LaborOnline LAWCHA

President’s Perspective: Looking Forward from New York

The New York conference in June marked an important threshold for LAWCHA. The programmatic diversity and stimulus to membership the conference created invites some rethinking of LAWCHA’s identity as an organization and future directions. Thanks to extraordinary efforts of the conference program committee, in particular Manny Ness, Ryan Poe, Chris Michael, and Kim Phillips, the conference was larger, more visible, and more inclusive of labor and community activists than any event we have held. For some time now-—in part through greater visibility on the web-—we have seen significant numbers of non-academics joining the organization, with a wide range of interests and an eagerness to be connected to a diverse community of labor historians and activists.

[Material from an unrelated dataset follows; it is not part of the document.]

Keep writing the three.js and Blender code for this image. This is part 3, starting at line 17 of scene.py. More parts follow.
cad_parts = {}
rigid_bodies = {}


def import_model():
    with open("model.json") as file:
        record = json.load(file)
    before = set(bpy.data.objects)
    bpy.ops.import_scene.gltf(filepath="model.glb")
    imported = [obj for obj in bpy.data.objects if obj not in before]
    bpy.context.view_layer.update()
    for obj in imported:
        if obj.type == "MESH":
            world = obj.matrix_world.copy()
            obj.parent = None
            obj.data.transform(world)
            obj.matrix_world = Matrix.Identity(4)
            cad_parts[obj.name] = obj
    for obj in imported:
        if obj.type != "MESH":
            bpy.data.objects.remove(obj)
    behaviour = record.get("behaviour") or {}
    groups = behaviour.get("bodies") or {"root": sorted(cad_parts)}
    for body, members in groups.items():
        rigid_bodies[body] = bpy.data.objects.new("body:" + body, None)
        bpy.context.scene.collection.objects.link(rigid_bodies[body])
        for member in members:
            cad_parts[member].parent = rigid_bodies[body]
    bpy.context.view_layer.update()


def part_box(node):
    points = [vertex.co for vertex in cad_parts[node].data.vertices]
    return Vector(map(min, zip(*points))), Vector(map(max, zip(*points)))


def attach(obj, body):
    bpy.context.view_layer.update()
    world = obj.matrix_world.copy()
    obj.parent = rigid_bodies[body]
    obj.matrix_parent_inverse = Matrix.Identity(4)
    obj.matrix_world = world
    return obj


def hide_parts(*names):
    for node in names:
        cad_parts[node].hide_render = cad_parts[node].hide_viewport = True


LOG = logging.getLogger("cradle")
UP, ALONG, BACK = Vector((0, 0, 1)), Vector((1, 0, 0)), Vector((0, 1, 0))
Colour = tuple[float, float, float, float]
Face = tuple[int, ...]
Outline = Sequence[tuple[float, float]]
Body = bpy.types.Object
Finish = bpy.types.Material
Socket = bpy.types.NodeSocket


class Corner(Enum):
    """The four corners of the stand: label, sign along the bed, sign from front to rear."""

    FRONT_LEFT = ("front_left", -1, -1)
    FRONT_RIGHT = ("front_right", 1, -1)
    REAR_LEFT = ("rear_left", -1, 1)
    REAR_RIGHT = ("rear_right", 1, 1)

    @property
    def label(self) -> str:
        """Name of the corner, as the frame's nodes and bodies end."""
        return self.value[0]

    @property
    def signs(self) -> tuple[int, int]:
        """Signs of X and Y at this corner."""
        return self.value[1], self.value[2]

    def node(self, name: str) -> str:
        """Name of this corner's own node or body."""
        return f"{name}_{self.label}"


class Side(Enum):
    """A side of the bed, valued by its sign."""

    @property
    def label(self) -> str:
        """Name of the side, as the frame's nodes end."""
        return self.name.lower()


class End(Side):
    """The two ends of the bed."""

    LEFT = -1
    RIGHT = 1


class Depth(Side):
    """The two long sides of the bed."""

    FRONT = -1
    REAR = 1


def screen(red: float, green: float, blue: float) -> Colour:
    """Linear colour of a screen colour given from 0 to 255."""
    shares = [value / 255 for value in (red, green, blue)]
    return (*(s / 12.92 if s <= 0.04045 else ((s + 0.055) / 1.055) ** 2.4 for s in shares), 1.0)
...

The program committee fashioned a conference with more than 100 panels, roundtables, workshops, plenaries and film showings that included well over 500 participants, and a strong contingent of 46 international scholars from 13 countries: Australia, New Zealand, Mexico, Costa Rica, the UK, France, Canada, Northern Ireland, Italy, Sweden, Trinidad & Tobago, Brazil, Denmark, and Austria. The program also attracted the participation of large numbers of activists and trade unionists connected with new struggles and new forms of organizing. A dramatic surge in membership (now well above 600 and larger than ever previously) has created new challenges and new opportunities. The challenges include, 1) retaining, beyond the current year, the more than 200 new members who joined in conjunction with their conference registration; 2) finding ways to make the organization more relevant to the increasing share of our members who are not academics and whose interest in LAWCHA stems in part at least from a desire to make labor history relevant to their work as labor and community activists, teachers, and organizers.

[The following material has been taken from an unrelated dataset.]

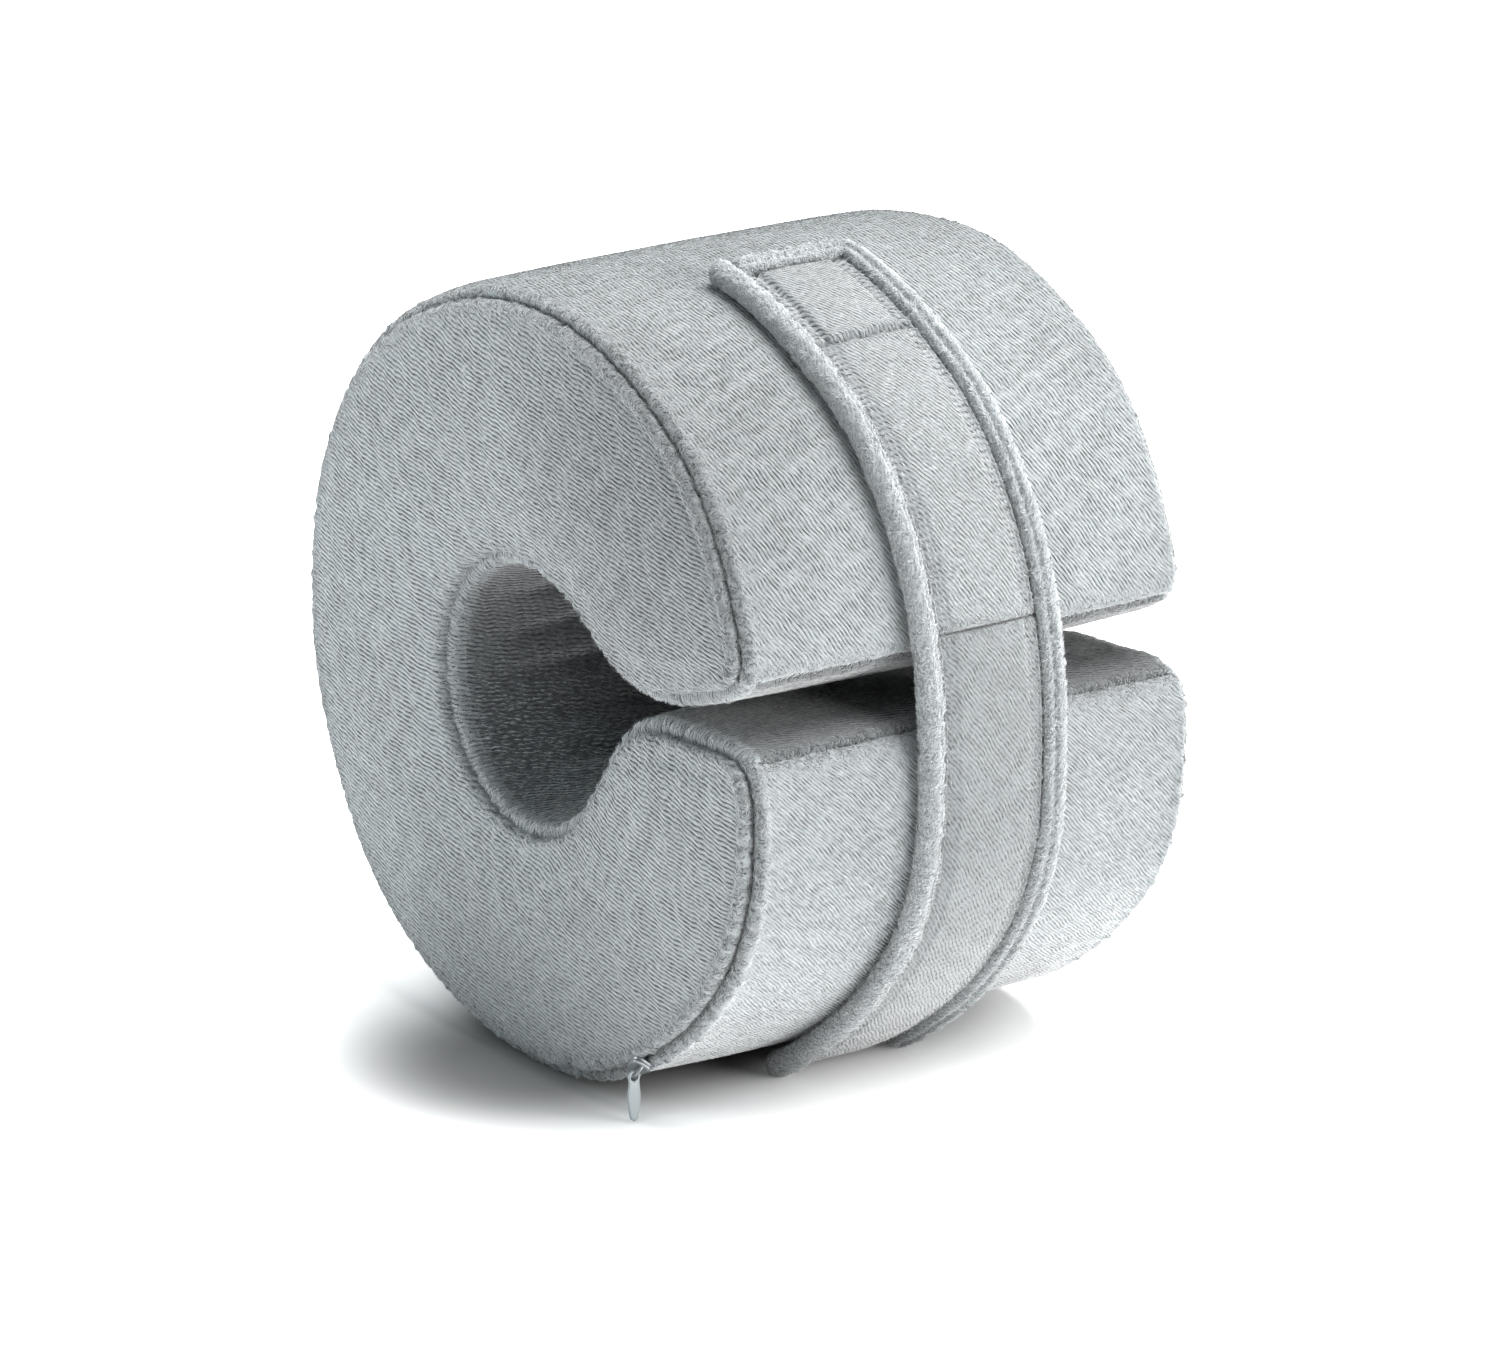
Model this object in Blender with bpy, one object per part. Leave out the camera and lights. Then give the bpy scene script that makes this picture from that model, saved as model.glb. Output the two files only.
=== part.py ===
"""Leg elevation pillow: a C-shaped foam cushion in a plush cover, with a bound strap over its slit.

Metres, +Z up. X points out of the slit, and Y runs along the leg hole, away from the zipped face.
The origin is on the floor, under the cushion's axis and midway between its two faces.
Run it with blender --background --python part.py, or from Blender's text editor.
"""

import math

import bmesh
import bpy
import numpy as np
from mathutils import Matrix, Vector

MM = 0.001

# Cushion: driving sizes
AXIS_HEIGHT = 119.2 * MM  # the axis above the floor; the foam is pressed flat there
FACE_DEPTH = 80.4 * MM  # from mid-depth to each flat face, before its crown
FACE_CROWN = 2.4 * MM
SIDE_DRAW = 1.3 * MM  # how far the sides pull in from mid-depth to a face
SEAM_DEPTH = 1.2 * MM  # how far the thread pulls the cloth in
HOLE_CENTRE = (-3.5 * MM, -4.5 * MM)  # X and Z from the axis
HOLE_RADIUS = 38.0 * MM
SEWING_GAP = 0.35 * MM  # between pieces that are sewn or pressed together

# Band radius about the axis, pressed a little square: degrees from +X towards +Z, millimetres
BAND_RADIUS = (
    (20, 119.6), (33, 122.0), (46, 123.6), (58, 122.6), (70, 121.8), (90, 120.9), (112, 121.3), (135, 121.8),
    (158, 121.9), (180, 121.4), (203, 122.0), (223, 123.0), (245, 121.2), (270, 120.2), (290, 120.9), (306, 120.8),
    (320, 122.4), (333, 123.4), (345, 122.4), (355, 119.8),
)

# Slit walls at mid-depth, from the hole out to the band: X and Z from the axis, millimetres
UPPER_WALL = (
    (19.5, 27.6), (29.0, 21.6), (38.5, 15.7), (48.0, 11.9), (58.0, 10.2), (68.0, 10.2), (81.0, 12.7),
    (95.0, 18.0), (106.5, 23.6), (111.3, 28.0), (113.6, 34.0),
)
LOWER_WALL = (
    (33.8, -18.6), (39.6, -10.2), (46.6, -2.0), (55.5, 4.4), (65.5, 7.7), (78.0, 8.9), (93.0, 9.5),
    (106.5, 8.8), (113.6, 5.6), (117.6, -0.4),
)
UPPER_TIP, UPPER_CORNER = 3, 9  # rows of the tables where the wall turns into the hole, and into the band
LOWER_TIP, LOWER_CORNER = 3, 8
HOLE_FROM, HOLE_TO = 66.0, 327.0  # degrees of the hole that are round, from above the slit to below it

# Soft folds along the hole's lining: degrees about the hole, depth in millimetres, half-width in degrees
LINING_FOLDS = ((128, 1.5, 8), (150, 2.3, 8), (172, 2.0, 7), (191, 2.8, 8), (214, 1.7, 8), (236, 1.4, 8))
FOLD_RUN = 69.0 * MM  # half-length of the folds along Y
LINING_REACH = 1.05  # what lies within this many hole radii is lining

# Rounding from the sides to the faces
BAND_EDGE = 7.5 * MM
TOP_EDGE = 13.0 * MM  # the crown of the band slumps over more at the top
TOP_EDGE_ANGLE, TOP_EDGE_SPREAD = 106.0, 32.0
WALL_EDGE = 12.0 * MM
CORNER_EDGE = 7.0 * MM
CORNER_REACH = 26 * MM  # how far from a slit corner its tight rounding fades out
CROWN_RISE = 14  # the face reaches its crown in a fourteenth of its length from the slit
CROWN_POWER = 0.8  # under 1 fills the face out towards its seams

# How finely the cushion is cut into facets
STEPS_ALONG = 62
STEPS_ACROSS = 11
BAND_KNOT_STEP = 5.0  # degrees
HOLE_KNOTS = 29
BEND_WEIGHT = 11 * MM  # facets shorten where the outline bends this tightly
SEAM_AT = 45  # degrees round the edge from the side to the face
EDGE_ANGLES = (90, 68, 54, SEAM_AT, 36, 18, 0)
MIDDLE_DEPTHS = (-44 * MM, -15 * MM, 15 * MM, 44 * MM)

# Strap: sizes about the band, with heights measured out from the cushion
STRAP_TOP, STRAP_END = 80.5, -67.0  # degrees
STRAP_SEAM = 16.2  # degrees, where the two panels are joined
STRAP_DRIFT = ((-66, -2.2), (-45, -1.4), (-20, 1.0), (5, 2.3), (22, 2.4), (40, 0.4), (60, -1.8), (82, -2.5))
PANEL_HALF = 18.5 * MM
PANEL_HEIGHT = 4.8 * MM
PANEL_SWELL = 0.8 * MM
BINDING_WIDTH = 7.3 * MM
BINDING_HEIGHT = 8.0 * MM
UNDER_REACH = 0.97  # the panel's flat underside over its width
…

The opportunities of this recent growth may be obvious, on one hand. New members bring wide-ranging interests and involvement. Those interests may produce, at least initially, a willingness to commit time and energy to the work of the organization. On the other hand, those “opportunities” could easily be squandered if we do not offer members more than we have in the past. Realizing these opportunities may, then, require us to rethink at least some aspects of our structure and program and pose new questions that we as an organization must address. With expanded membership, how do we retain and build a larger, more stable, permanent base of members? How do we enlist new (and old) members more actively in our work? How do we sustain this greater engagement with community and trade union activists in the coming months and years?

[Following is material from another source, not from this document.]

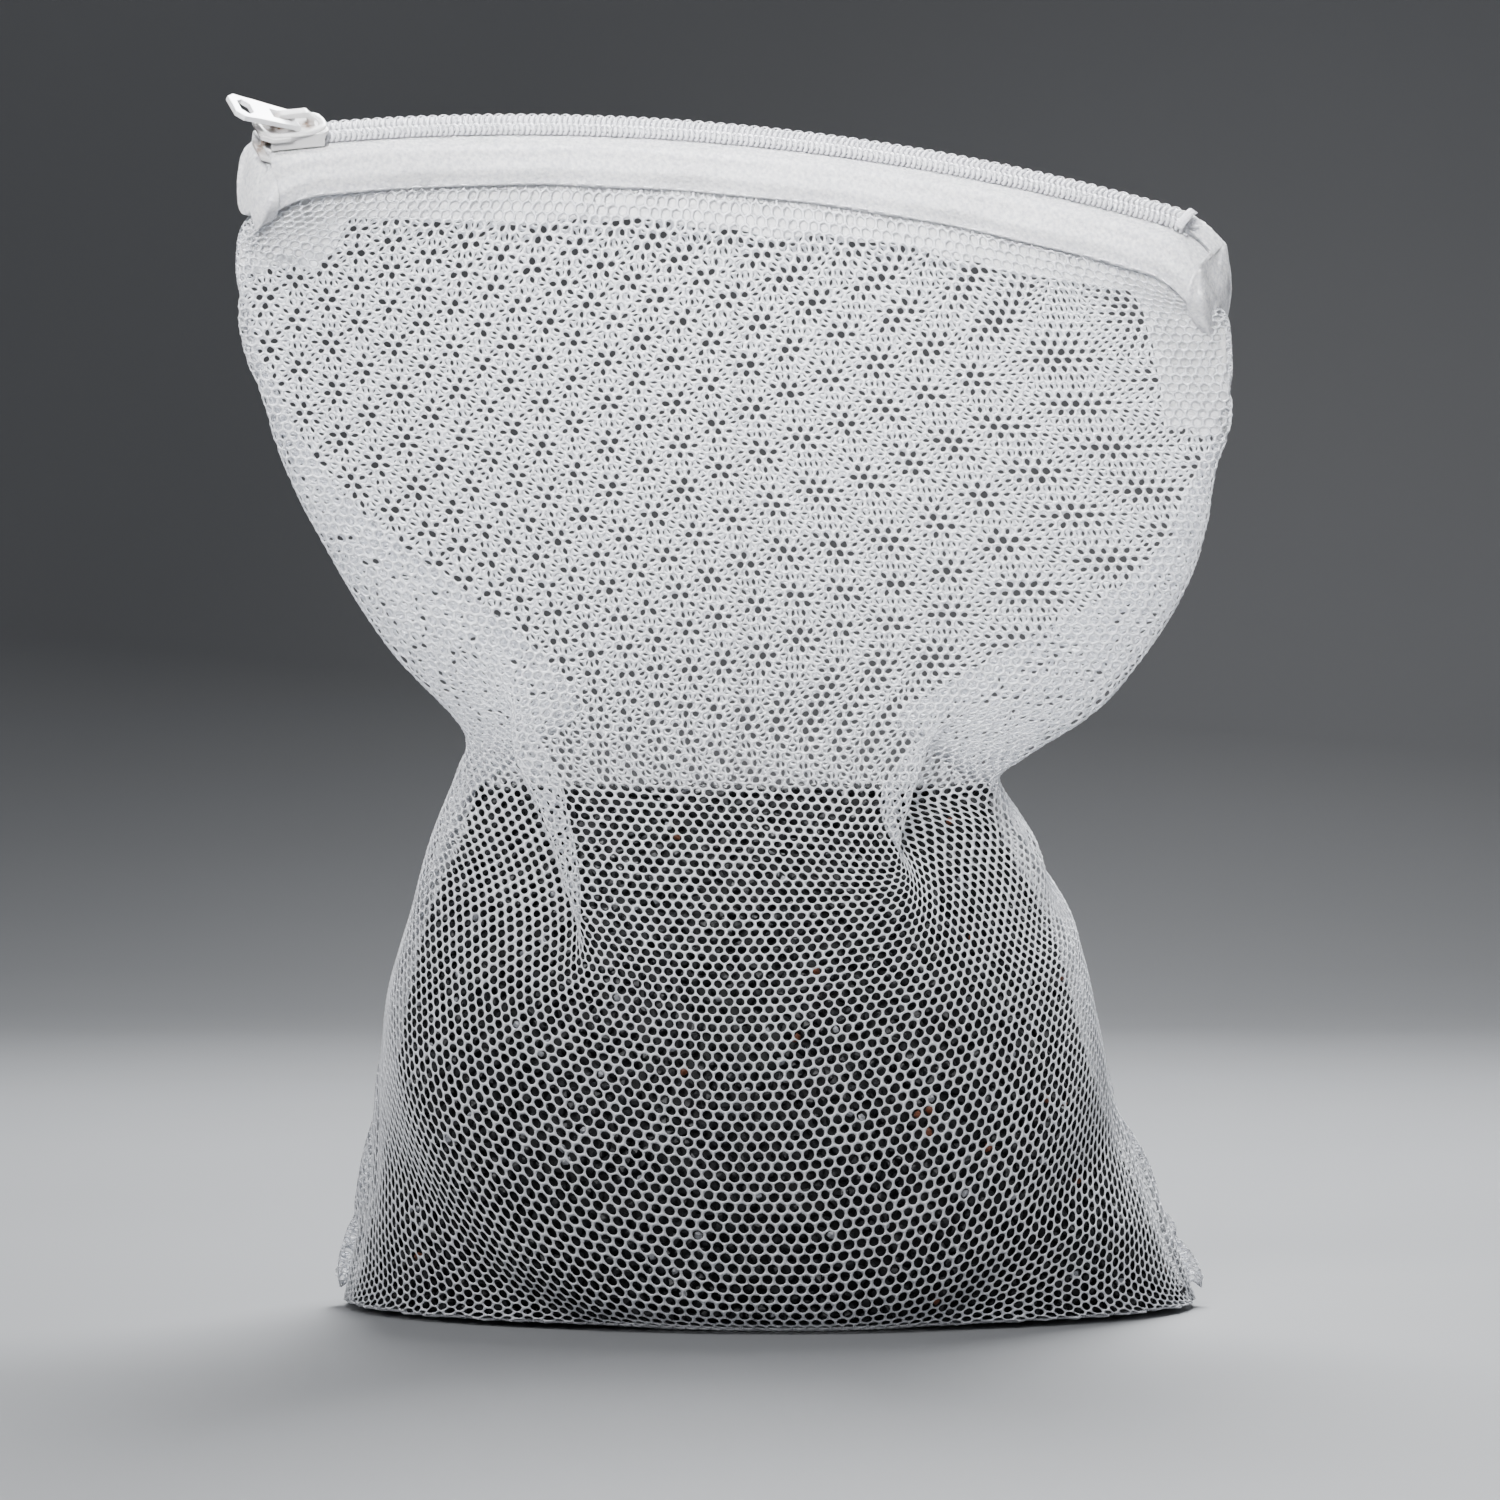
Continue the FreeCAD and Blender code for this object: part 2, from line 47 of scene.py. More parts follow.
RNG = np.random.default_rng(604)


# ---------------------------------------------------------------- the zip's circle

def unit(vectors):
    """Vectors of length one, along the last axis."""
    vectors = np.asarray(vectors, float)
    return vectors / (np.linalg.norm(vectors, axis=-1, keepdims=True) + 1e-12)


TRAVEL = next(joint for joint in frame["joints"] if joint["name"] == "slider_travel")
ZIP_RADIUS = 226.0
ZIP_CENTRE = np.array(TRAVEL["pos_m"]) / MM
E_UP = -unit(TRAVEL["axis"])
E_ALONG = unit(np.cross((0, 1, 0), E_UP))
E_OUT = np.cross(E_UP, E_ALONG)
TAPE_HALF, CHAIN_HALF = math.radians(25.0), math.radians(23.6)
# The tape's section: flat out to the fold, then a skirt that leans in. The back skirt falls
# square first.
FOLD = 5.9
SKIRT_LEAN = 0.70
FRONT_DROP, BACK_DROP, BACK_SQUARE = 6.2, 6.2, 3.2
SKIRT_TOP, FRONT_HEM, BACK_HEM = -0.9, -7.1, -10.3
# The front skirt's hem rolls in under it: how far below the fold, and how far in and down.
ROLL_FROM, ROLL_IN, ROLL_DOWN = 3.6, 1.5, 0.9

# Past this angle the tape's ends hang down: the whole of it on the right, and on the left
# only its skirts, because the slider holds the rest.
DROOP_START = math.radians(22.3)
DROOP_RIGHT, DROOP_LEFT = 4.4, 3.0
SLIDER_HALF, SLIDER_MARGIN = 5.9, 1.8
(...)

We have deliberately positioned ourselves as a national organization to embrace a labor history that is relevant to new organizing and new directions in the labor movement locally, nationally and transnationally. How do we translate that into new, relevant programming? We are clearly no longer just an organization of scholars (if we ever were).

As the organization has grown, some of us have perceived an opportunity to rethink the direction of the organization. The LAWCHA board embarked on this discussion at its meeting in New York. It would be possible, in the current circumstances, to imagine both maintaining our identity as a national organization—with the current complement of our academically-oriented programs and building a new, decentralized structure for programmatic activity at local and state levels. Such a structure, at least in theory, would provide new points of access and involvement for members, many of whom are already active in their own communities. It would be through local networking that the intersection of labor history and current labor/community activism might most fruitfully be nurtured.

Let’s try to imagine what this might look like. If we could facilitate the formation of networks of current and prospective LAWCHA members on a state or local level, these networks could provide the kind of information sharing and opportunities for self-organization around issues of concern or engagement with local and regional labor history that would build on peoples’ shared local experience.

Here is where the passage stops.